Although we at times lock horns, both being perfectionists, my dad has always been one of my biggest fans! And the feeling is mutual!

Currently, I assist in leading our worship services, direct the women’s ministry, and serve as our church secretary. Yes, I’m a very busy girl!

'Outside of Ministry' Me
Aside from my work in ministry, I am an ordinary housewife and career woman. Indeed, God can use anyone. My work life has been varied and successful. From teaching the Deaf to managing a nursing facility, from teaching college to serving as a district sales specialist for a financial institution, I’ve worked with the youngest to the eldest, the most refined to the least sophisticated, and those full of dreams to those whose chance for further dreams has come to an end.

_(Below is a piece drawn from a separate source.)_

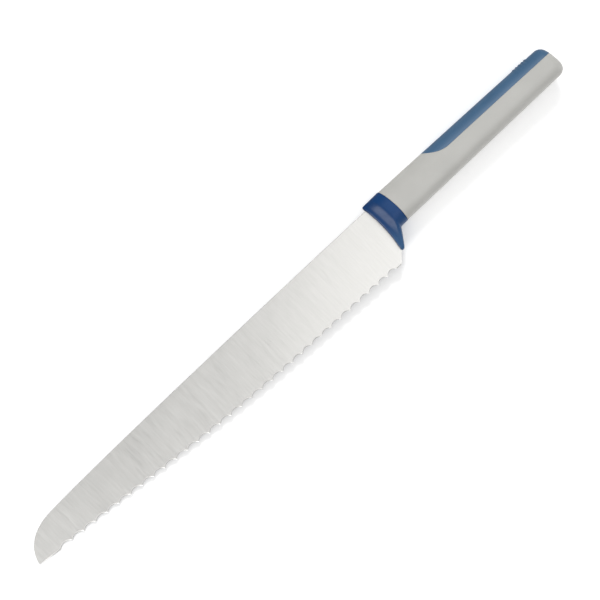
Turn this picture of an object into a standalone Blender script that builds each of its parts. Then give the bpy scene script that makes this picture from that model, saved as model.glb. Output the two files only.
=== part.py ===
"""Bread knife: a scalloped steel blade in a moulded handle with a finger guard.

The knife lies on its side.  It is modelled in its own axes, in millimetres: x runs
from the tip of the blade to the butt of the handle, y points to the spine, and z
runs through the thickness, with the middle plane of the blade at z = 0.  Meshes are
stored in metres.  Every object hangs on one empty, which puts the middle of the
knife's outline over the world origin and its lower flat side on z = 0.
"""
import math

import bmesh
import bpy

MM = 0.001
GAP = 0.3                     # clearance between touching pieces

# Whole knife
LENGTH = 383.3                # over all
BUTT_X = 383.1                # end of the handle at mid height, measured from the tip
KNIFE_TOP = 13.9              # highest point of the spine
KNIFE_BOTTOM = -22.8          # lowest tooth of the edge

# Blade: a stamped sheet, ground thinner towards the edge and the tip
BLADE_LENGTH = 254.0          # tip to the front of the bolster
BLADE_REAR = 256.8            # shoulder of the blade inside the bolster
SHEET = 1.9                   # thickness of the sheet, at the spine and in the tang
EDGE_THICKNESS = 0.7          # thickness where the scallops are ground
TIP_Y = -2.6
TIP_CURVE = ((0.0, TIP_Y), (1.8, 6.5), (9.5, 13.0), (24.0, 13.4))
SPINE_CURVE = ((24.0, 13.4), (60.0, 14.8), (170.0, 13.0), (BLADE_LENGTH, 11.0))
SPINE_REAR_Y = 10.9
EDGE_SLOPE = 0.112            # fall of the edge along its front half
HEEL_SLOPE = 0.035            # fall of the edge along its rear part
BEND_START = 95.0
BEND_END = 185.0
HEEL = (248.3, -22.0)
HEEL_TOP = (254.6, -16.5)     # end of the slanted heel, inside the bolster
SHOULDER_Y = -13.2            # rear end of the shoulder that sits in the bolster

# Scallops along the edge
FIRST_TOOTH = 13.7
FIRST_PITCH = 7.95
PITCH_DROP = 0.0226           # the pitch shortens a little towards the heel
SCALLOPS = 32
SCALLOP_DEPTH = 1.65
BEVEL = 0.7                   # width of the ground bevel, on the upper side only
BEVEL_RUN_IN = 10.0

# Tang
TANG_FLAT = 260.0             # from here on the tang has the full sheet thickness
TANG_END = 350.0
TANG_TOP = (7.0, 4.0)         # at the shoulder and at the end
TANG_BOTTOM = -4.5
TANG_END_RADIUS = 3.0
TANG_HOLES = ((262.5, 1.2, 1.6), (284.0, 0.9, 2.5), (308.0, 0.5, 2.5), (332.0, 0.1, 2.5))

# Bolster with finger guard
FRONT_X = 255.1               # front edge of the bolster where it is furthest back
FRONT_CURVE = 0.0065          # the front edge and the rear seam are parabolas about CURVE_Y
SEAM_CURVE = 0.0088
CURVE_Y = -1.0
BOLSTER_TOP = 13.55
BOLSTER_HALF = 7.9            # half thickness at the rear
LIP_HALF = 4.0                # half thickness of the front lip
GUARD_BOTTOM = -17.8
COLLAR_BOTTOM = -8.2
GUARD_SPAN = (0.19, 0.4)      # start and length of the guard's rear slope, shares of the bolster
FLARE_SPAN = (0.17, 0.36)     # start and length of the thickening behind the lip
FLARE_SOFTNESS = 0.2
GUARD_CROWN = 3.0             # height of the rounding under the guard
GUARD_THINNING = 0.2          # share of the thickness lost at the guard's tip
GUARD_THINNING_RUN = 14.0
LEG_THINNING = 0.25           # share lost behind the guard, where the finger lies
LEG_TOP = 0.3
LEG_RUN = 9.0
BOLSTER_FRONT_ROUND = 1.4
BOLSTER_REAR_ROUND = 0.5
POCKET_TOP = 11.3             # slot in which the blade's shoulder sits
POCKET_FLOOR = ((254.83, -16.7), (250.0, -20.9))
SLOT_FRONT = 240.0            # the slots' cutters reach past both ends of the bolster
SLOT_REAR = 280.0

# Handle
SEAM_X = 267.7                # bolster against handle, where the seam is furthest back
SEAM_RUN = 18.0               # length over which the sections straighten behind the seam
HANDLE_HALF = 8.0
HANDLE_TOP = 13.3
HANDLE_BOTTOM = -8.1
TOP_SLOPE = -0.0376
BOTTOM_SLOPE = -0.0135
TOP_CROWN = 7.5               # height of the curved part under the spine
BOTTOM_CROWN = 8.5            # height of the curved part above the underside
TOP_POWER = 2.4               # powers of the superellipses that round the section
BOTTOM_POWER = 2.2
BUTT_RADIUS_TOP = 4.3         # rounding of the butt towards the spine,
BUTT_RADIUS_SIDE = 5.0        # towards the sides
BUTT_RADIUS_LOW = 5.6         # and towards the underside
BUTT_LEAN = 0.13              # the butt's end face leans back towards the spine
BUTT_LEAN_START = 358.0
BUTT_PIVOT_Y = -3.8           # height at which the leaning end face stays in place

# Grip inlay along the spine of the handle
GRIP_NOSE = 296.3
GRIP_LEVEL_X = 310.0
GRIP_LEVEL_Y = 5.15
GRIP_SLOPE = -0.03
GRIP_DEPTH = 2.0
NOSE_POWER = 2.1              # curvature of the sweep at the nose
NOSE_SPAN = 14.0              # length with closer sections behind the nose
RECESS_OVERCUT = 1.0
RIBS = 5
RIB_START = 361.6
RIB_PITCH = 2.2
RIB_WIDTH = 1.5
RIB_FLANK = 0.4
RIB_HEIGHT = 0.36

# Carrier moulded round the tang
CORE_START = 268.4
CORE_END = 353.0
CORE_HALF = 3.6
CORE_WALL = 1.6


# ---------------------------------------------------------------- curves

def bezier(points, count):
    """Points on a cubic Bezier curve, both ends included."""
    p0, p1, p2, p3 = points
    result = []
    for i in range(count + 1):
        t = i / count
        weights = ((1 - t) ** 3, 3 * t * (1 - t) ** 2, 3 * t * t * (1 - t), t ** 3)
        x = sum(w * p[0] for w, p in zip(weights, (p0, p1, p2, p3)))
        y = sum(w * p[1] for w, p in zip(weights, (p0, p1, p2, p3)))
        result.append((x, y))
    return result


def smoothstep(t):
    t = min(max(t, 0.0), 1.0)
    return t * t * (3 - 2 * t)


def soft_ramp(t, softness=0.08):
    """Rises from 0 to 1 between t = 0 and t = 1, with rounded corners."""
    return 0.5 * (math.hypot(t, softness) - math.hypot(t - 1, softness) + 1)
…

I’d like to think that such a wide array of experience has provided me a bird’s eye view of human nature and the need for God in each human life! From working in a funeral home and a nursing home to teaching kindergarteners how to spell, I’ve noticed that every moment in life is important. There isn’t a more important age or span of time in life; it all accounts for something!

On a personal level, I was recently married in 2010 to the most awesome, young minister, Nathan Torsy. He’s the kind of person who loves everyone he meets, never meets a stranger, and never gives up on anyone. I’ve learned so much from him!

So, as the song says, this is who I am. I’m not perfect…but I am redeemed!